- Supplied information:
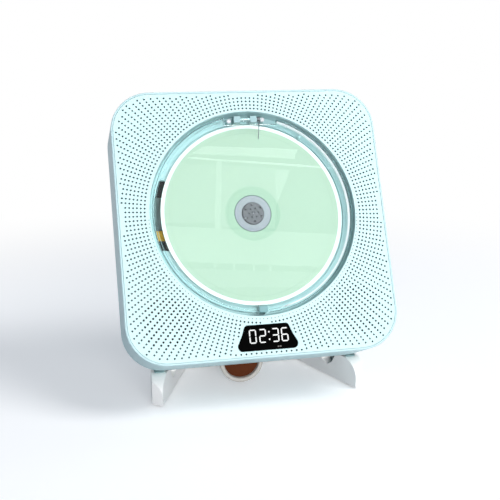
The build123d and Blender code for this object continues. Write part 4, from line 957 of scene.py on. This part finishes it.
# %% Signs on the keys
KEY_PITCH = 16.0
KEY_TOP = 88.8
KEY_IN = 19.0
INK = 0.03
TOP_TURN = Matrix((right_way, -out_way, up_way)).transposed().to_4x4()


def circle_points(r, steps, start=0.0, sweep=360.0):
    """Points on an arc, angles in degrees."""
    count = steps if sweep >= 360 else steps + 1
    return [
        (
            r * math.cos(math.radians(start + sweep * k / steps)),
            r * math.sin(math.radians(start + sweep * k / steps)),
        )
        for k in range(count)
    ]


def arc_band(inner, outer, start, sweep, steps=16):
    """Part of a ring as one outline."""
    there = circle_points(outer, steps, start, sweep)
    return there + circle_points(inner, steps, start, sweep)[::-1]


def moved(points, dx, dy=0.0):
    """Shift an outline."""
    return [(x + dx, y + dy) for x, y in points]


def ink_piece(name, outlines, place, material, thick=INK):
    """Flat outlines with a little thickness, as one mesh."""
    bm = bmesh.new()
    for outline in outlines:
        low = [bm.verts.new((x, y, 0)) for x, y in outline]
        high = [bm.verts.new((x, y, thick)) for x, y in outline]
        bm.faces.new(high)
        bm.faces.new(low[::-1])
        for k in range(len(low)):
            n = (k + 1) % len(low)
            bm.faces.new((low[k], low[n], high[n], high[k]))
    piece = to_object(name, bm, place)
    piece.data.materials.append(material)
    return piece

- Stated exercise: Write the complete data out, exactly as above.

- Answer to this exercise:
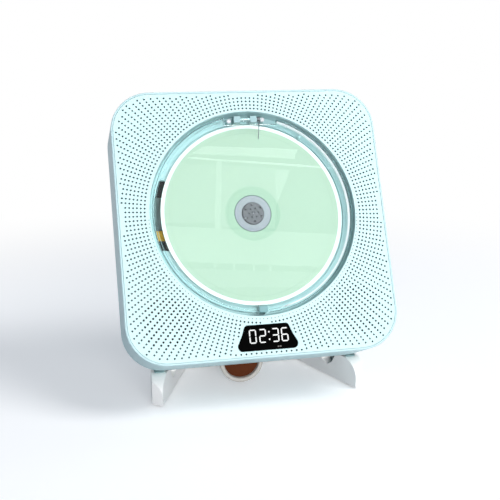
The build123d and Blender code for this object continues. Write part 4, from line 957 of scene.py on. This part finishes it.
# %% Signs on the keys
KEY_PITCH = 16.0
KEY_TOP = 88.8
KEY_IN = 19.0
INK = 0.03
TOP_TURN = Matrix((right_way, -out_way, up_way)).transposed().to_4x4()


def circle_points(r, steps, start=0.0, sweep=360.0):
    """Points on an arc, angles in degrees."""
    count = steps if sweep >= 360 else steps + 1
    return [
        (
            r * math.cos(math.radians(start + sweep * k / steps)),
            r * math.sin(math.radians(start + sweep * k / steps)),
        )
        for k in range(count)
    ]


def arc_band(inner, outer, start, sweep, steps=16):
    """Part of a ring as one outline."""
    there = circle_points(outer, steps, start, sweep)
    return there + circle_points(inner, steps, start, sweep)[::-1]


def moved(points, dx, dy=0.0):
    """Shift an outline."""
    return [(x + dx, y + dy) for x, y in points]


def ink_piece(name, outlines, place, material, thick=INK):
    """Flat outlines with a little thickness, as one mesh."""
    bm = bmesh.new()
    for outline in outlines:
        low = [bm.verts.new((x, y, 0)) for x, y in outline]
        high = [bm.verts.new((x, y, thick)) for x, y in outline]
        bm.faces.new(high)
        bm.faces.new(low[::-1])
        for k in range(len(low)):
            n = (k + 1) % len(low)
            bm.faces.new((low[k], low[n], high[n], high[k]))
    piece = to_object(name, bm, place)
    piece.data.materials.append(material)
    return piece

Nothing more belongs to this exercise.